Derrière les effusions lyonnaises, c’est l’un des points de divergence les plus importants au sein du mouvement : s’il y a consensus pour laisser le mouvement « ouvert » , la frontière n’est pas stabilisée. Dany Cohn-Bendit a précisé les affinités politiques qu’il prête à l’écologie, clairement à gauche sur le terrain de la justice sociale. Mais sur les questions de démocratie, des droits humains, du réchauffement climatique ou de la préservation de la biodiversité, « pas plus de gauche que de droite »  : « Nous sommes plus intransigeants, qu’il s’agisse du respect des citoyens ou du rejet du productivisme ! »

Son leitmotiv : rassembler au-delà des divergences – y compris avec le Mouvement écologiste indépendant (MEI) d’Antoine Waechter (venu « seul » à Lyon), Génération écologie ou l’Alliance écologiste indépendante, proches du centre ou de la droite –, afin de « battre Sarkozy » . Depuis des mois, Cohn-Bendit en a fait un objectif stratégique afin de démonter la capacité des écologistes à former une coalition au-delà de la gauche, « sans demander aux gens d’où ils viennent mais ce qu’ils veulent faire avec nous. Il faut rallier ceux qui ne s’identifient pas à la traditionnelle lutte des classes » .
Pour Dominique Voynet, « Dany se trompe en évacuant le clivage gauche-droite. Par exemple, même si je m’en accommode, je ne me réjouis pas de la présence d’Antoine Waechter, il y a entre nous des différences peu réductibles pour le moment » . La sénatrice-maire de Montreuil (93), convaincue qu’il faut affirmer l’ancrage à gauche des écologistes, pourrait confirmer son grand retour dans l’arène écologiste nationale, tentée qu’elle est par le second poste de porte-parole du mouvement, aux côtés du député européen Yannick Jadot.

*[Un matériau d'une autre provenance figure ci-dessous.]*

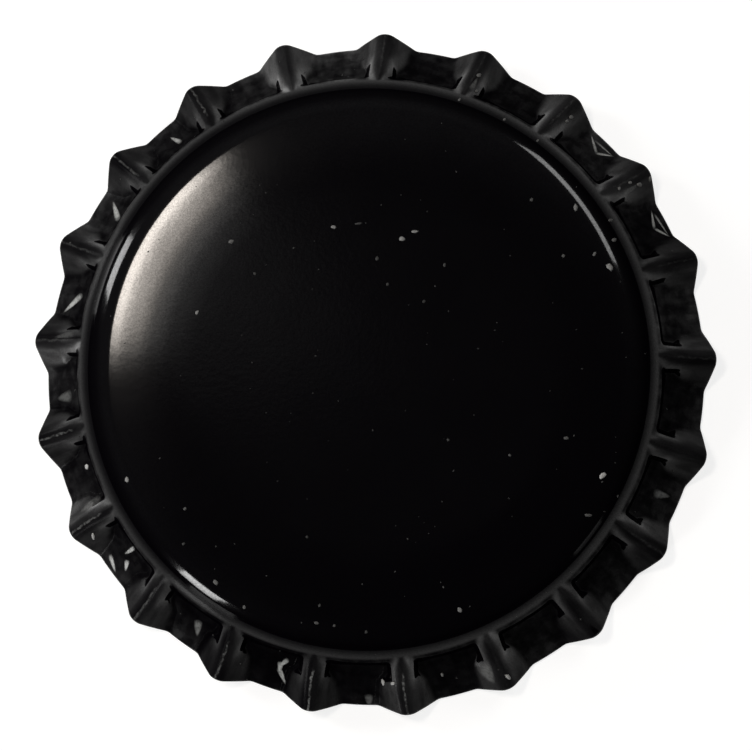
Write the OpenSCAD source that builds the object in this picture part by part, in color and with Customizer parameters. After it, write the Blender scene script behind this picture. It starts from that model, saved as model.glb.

Le fonctionnement des institutions communes, lors des prochaines semaines, montrera rapidement si la confiance est réellement établie entre les militants de l’ex-parti Vert, créé il y a vingt-six ans, et les adhérents de l’ex-mouvement Europe Écologie, souvent dépourvus de culture politique. Un premier conseil fédéral (le parlement du mouvement) se réunira le 11 décembre pour définir le programme de travail des semaines à venir – résolution des points de statut en suspens, état des lieux des convergences et des divergences avec le Parti socialiste, préparation du premier congrès au printemps, désignation du représentant écologiste à l’élection présidentielle, etc.

Sur cette dernière question, Eva Joly et Yves Cochet, les deux principaux postulants, font assaut de camaraderie. L’ex-magistrate, qui remplissait les salles lors de la campagne des européennes de 2009, semble tenir la corde. Pourtant, son intervention assez soporifique, samedi dernier, commence à alimenter le doute sur sa capacité à endosser la lourde charge de candidate.
Lien de cause à effet ? Nicolas Hulot, cerise sur le gâteau de l’alliance, s’était annoncé à Lyon. Après une cure de silence médiatique de plusieurs mois, mais toujours auréolé du capital de sympathie le plus élevé en France parmi les personnalités écologistes, il a adressé aux militants des Verts et d’Europe Écologie un vibrant « chapeau et bravo » pour avoir fait la preuve que « composer n’est pas décomposer » . Nicolas Hulot, qui parle de « premier contact » , finit par tendre une perche hors tribune : « Je n’exclus rien [pour 2012], mais je ne suis pas certain qu’ils aient besoin de moi » . Yves Cochet a déjà annoncé qu’il retirerait sa candidature si Nicolas Hulot déclarait la sienne, mais qu’il devait faire vite.

[^2]: Samedi, le nouveau nom a été adopté avec 53 % des suffrages : 1 342 exprimés à Lyon, et 882 par Internet seulement, manque d’intérêt accentué par des problèmes techniques.